Concrete has the "advantage" of being un-recyclable. If you build your temple from stone blocks then it can be dismantled and re-used to build homes or heathen temples. Trying to disassemble a concrete structure will only yield either a crumbling mess, or a fireworks show in the case of implosion.

Ghost towns built from wood disappear after a couple generations. Youtube has some wonderful videos of people exploring abandoned soviet era concrete structures that I can stronlgy recommend.

I have considered advocating for the placement of concrete tubes as an alternative for tent cities, but concluded that it would backfire poltically.

Not totally unrecyclable. You can crush concrete and re-use it as aggregate for other concrete, I think.

Not sure if you can re-kiln it to extract fresh lime, but that seems possible in principle. Might just not be worth it right now, given the availability of limestone deposits.

Recycling is not always better than alternatives, it's just one option among many. If the economics don't make sense then there's no reason to do it.

This basic technology has been known since prehistoric times: the kilning of limestone is older than pottery, much older than metalworking, and possibly older than agriculture.

This seems to refer to lime floors in the mideast "Pre-Pottery Neolithic" (Göbekli Tepe, Jericho) but that doesn't mean that it predated pottery. Some ceramics are very old, much older than agriculture. All around the world pottery is seen before agriculture, but it seems to appear and disappear.

According to Concrete Planet, by Robert Courland, the archaeological site at Göbleki Tepe, c. 9600 BC, shows evidence of lime products (plaster, mortar, and/or concrete). Fired-clay figures (not even pottery) don't show up until Nevali Çori, c. 8600 BC. At least, according to the table on p. 48. On that same page he says that “fired ceramics make an appearance soon after the invention of the limekiln.”

The Venus figurine you linked to is interesting. I knew there were carved figurines that old but not fired ceramic. Maybe Courland is wrong, or maybe he's just talking about kilning (presumably this figurine, dating from over 27 kya, would have been fired on a campfire, not in kiln).

In any case, I wouldn't call the figurine pottery, so maybe what I wrote is still technically correct?

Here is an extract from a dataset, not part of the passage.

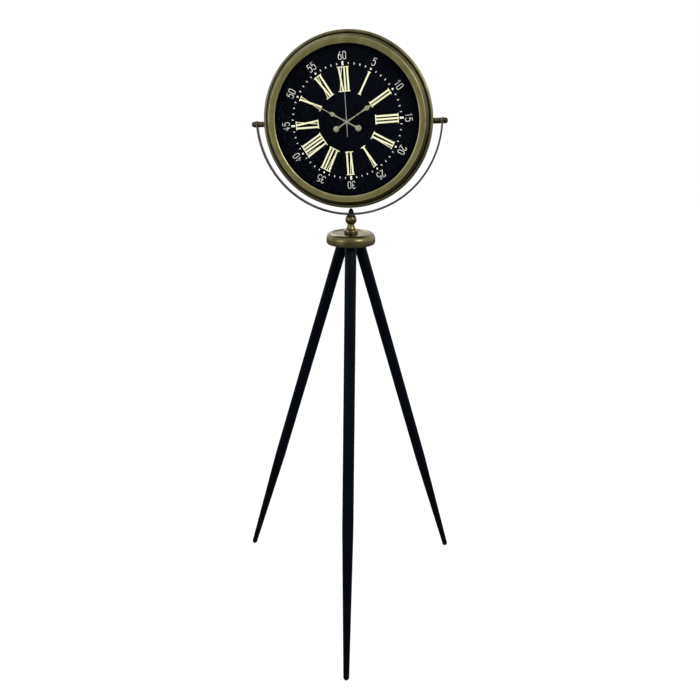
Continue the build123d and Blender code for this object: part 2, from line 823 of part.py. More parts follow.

Courland (and the many others who say the same thing) probably means that there weren't ceramics in the mideast before lime. But there were ceramics elsewhere.

What is your technical criterion? That it isn't a pot? Maybe that is what people mean by "Pottery Neolithic," but this seems to me a stupid criterion. Anyhow, there were ceramic pots in many places in East Asia before this. The general world-wide trend is that ceramic pots predate local agriculture, with the odd exception of the mideast. Here is pot from China, dated there 20-10kya, together with a fragment said to have a more precise dating of 20kya. Here is a Japanese pot. Here is a Siberian potsherd. I think South American pottery was pots, but I'm not sure. It's pretty recent, but I think it predated Andean agriculture, although not Mexican. African bowls predate agriculture and seem contemporaneous with Çatalhöyük, perhaps Göbekli Tepe. [This is list is simply the second paragraph of wikipedia on pottery, which was the basis for my previous claim about "all around the world," but now I've tracked down the individual examples.]

The Venus figurine might be uniquely old, but Croatia had a bunch of paleolithic ceramic figurines.

I'm all for such things existing and a book entirely composed of such things seems like it should exist, but I don't know what it would be doing in this particular book. 

The combination of the two previous reviews, by hamnox and fiddler, seem to summarize: It's a pure happy infodump that doesn't add much, that gets you a lot of upvotes, and that says more about the voting system than about what is valuable.